Robust Aeroservoelastic Control Utilizing Physics-Based Aerodynamic Sensing

Status: Completed

Start Date: 2011-02-18

End Date: 2012-02-18

Description: New aircraft designs depend on an integrated active approach to flight control, flutter suppression and structural mode attenuation to meet desired handling quality performance and gust load alleviation. Tao Systems will team with Professor Gary Balas at the University of Minnesota to (1) develop a robust controller that demonstrates improved aerostructural performance over the state-of-the-art by utilizing a novel aerodynamic load sensor, and (2) provide a robust linear parameter varying controller that (a) requires no ad hoc methods of gain-scheduling, (b) provides robustness guarantees that more traditional methods do not offer, and (c) allows for explicit rate bounds enabling less conservative, higher performing controller designs. The benefits include improvement of aerodynamic and structural efficiency using robust aeroservoelastic control methods over a range of flight speeds, in the presence of significant turbulence.
Benefits: For national security, the ability to cruise efficiently at a range of altitude, enabled by a substantial increase in cruise lift-to-drag (L/D) ratios over today's high-altitude reconnaissance aircraft, is vital, providing sustained presence and long range. Robust control utilizing aerodynamic load/moment sensors would enable the efficient, robust active control of adaptive, lightweight wings to optimize lift distribution to maximize L/D. Cost-effectively, robustly improving the energy capture and reliability of wind turbines would help national renewable energy initiatives. A standalone aerodynamic load/moment sensor could provide output for robust control feedback to mitigate the turbine blade lifetime-limiting time varying loads generated by the ambient wind.

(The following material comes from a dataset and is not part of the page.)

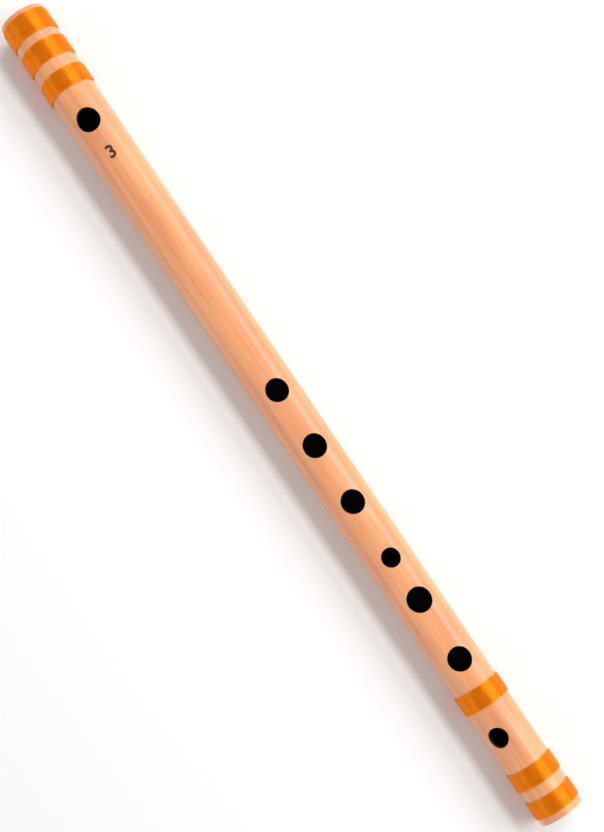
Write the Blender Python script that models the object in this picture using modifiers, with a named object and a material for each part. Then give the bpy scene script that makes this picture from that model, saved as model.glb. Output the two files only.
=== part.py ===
"""Bansuri: a side-blown bamboo flute, lying on its thread bindings with its finger holes up.

Units are metres. +X runs along the tube from the blowing end to the foot, and +Z is up. The origin
is under the middle of the tube, on the surface that the bindings rest on.
"""

import math

import bmesh
import bpy
from mathutils import Vector

# Bamboo tube
TUBE_DIAMETER = 0.0196
WALL_THICKNESS = 0.0019
RIM_ROUNDING = 0.0003
TUBE_FACETS = 64
RIM_STEPS = 2

# Lengths along the tube, from the head end to the foot end
HEAD_LENGTH = 0.0524
BLOWING_HOLE_TO_FIRST_HOLE = 0.1336
FINGER_HOLE_SPACINGS = (0.0272, 0.0274, 0.0274, 0.0206, 0.0290)
LAST_HOLE_TO_VENT = 0.0354
FOOT_LENGTH = 0.0410

# Holes, which are burnt through one wall. A turn is counted about the tube from the line of finger
# holes on top, and is negative towards -Y.
BLOWING_HOLE_DIAMETER = 0.0098
BLOWING_HOLE_TURN = math.radians(-10.6)
FINGER_HOLE_DIAMETERS = (0.0096, 0.0099, 0.0099, 0.0080, 0.0105, 0.0101)
VENT_DIAMETER = 0.0086
VENT_TURN = math.radians(-32.0)
HOLE_FACETS = 32

# Cork stopper in the bore. Its face stands off the middle of the blowing hole, on the head side.
STOPPER_SETBACK = 0.0158
STOPPER_LENGTH = 0.0150
STOPPER_CLEARANCE = 0.0003
STOPPER_CHAMFER = 0.0005
STOPPER_FACETS = 48

# Thread bindings. Each is a core of close turns with its outer layer wound round it.
HEAD_BINDING_WIDTHS = (0.0097, 0.0089, 0.0086)
HEAD_BINDING_MARGIN = 0.0016
HEAD_BINDING_GAPS = (0.0035, 0.0051)
FOOT_BINDING_WIDTHS = (0.0085, 0.0089)
FOOT_BINDING_MARGIN = 0.0028
FOOT_BINDING_GAP = 0.0049
VENT_BINDING_WIDTH = 0.0092
BINDING_CLEARANCE = 0.0003
CORE_THICKNESS = 0.00035
CORE_EDGE_ROUNDING = 0.0002
THREAD_DIAMETER = 0.0006
THREAD_EDGE_MARGIN = 0.0003
THREAD_LOOPS = 5
LOOP_POINTS = 24
BASE_FLAT_DEPTH = 0.1 * THREAD_DIAMETER

TUBE_RADIUS = TUBE_DIAMETER / 2
BORE_RADIUS = TUBE_RADIUS - WALL_THICKNESS
TUBE_LENGTH = (
    HEAD_LENGTH
    + BLOWING_HOLE_TO_FIRST_HOLE
    + sum(FINGER_HOLE_SPACINGS)
    + LAST_HOLE_TO_VENT
    + FOOT_LENGTH
)
HEAD_END = -TUBE_LENGTH / 2
FOOT_END = TUBE_LENGTH / 2
BLOWING_HOLE_X = HEAD_END + HEAD_LENGTH
FIRST_HOLE_X = BLOWING_HOLE_X + BLOWING_HOLE_TO_FIRST_HOLE
VENT_X = FOOT_END - FOOT_LENGTH

# Radii to the flats of the facets, which are half a facet's turn from its corners
LOOP_FLAT = math.cos(math.pi / LOOP_POINTS)
CORE_INNER_RADIUS = TUBE_RADIUS + BINDING_CLEARANCE
CORE_OUTER_RADIUS = CORE_INNER_RADIUS + CORE_THICKNESS
THREAD_RADIUS = THREAD_DIAMETER / 2
AXIS_HEIGHT = CORE_OUTER_RADIUS + THREAD_RADIUS - BASE_FLAT_DEPTH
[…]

The combination of robust control and accurate real-time aerodynamic load/moment sensors will enable a number of revolutionary capabilities across a wide speed range, including, but not limited to: (1) shorter take-off and landing, (2) safe, reliable supersonic operation, and (3) larger passenger and cargo capacity. The primary difficulty in all three revolutionary capabilities is the uncertainty in aerodynamic load \& moments generated by the airstream in design and off-design conditions, e.g., turbulent flows and high angles of attack. Measuring the aerodynamic loads/moments reduces the aerodynamic uncertainty enabling the aircraft to timely, robustly compensate for the adverse flow conditions, and utilizing a robust control methodology will provide guarantees otherwise not available. Therefore, the proposed innovation could be of significant interest to the aircraft civilian industry.

Lead Organization: Tao of Systems Integration, Inc.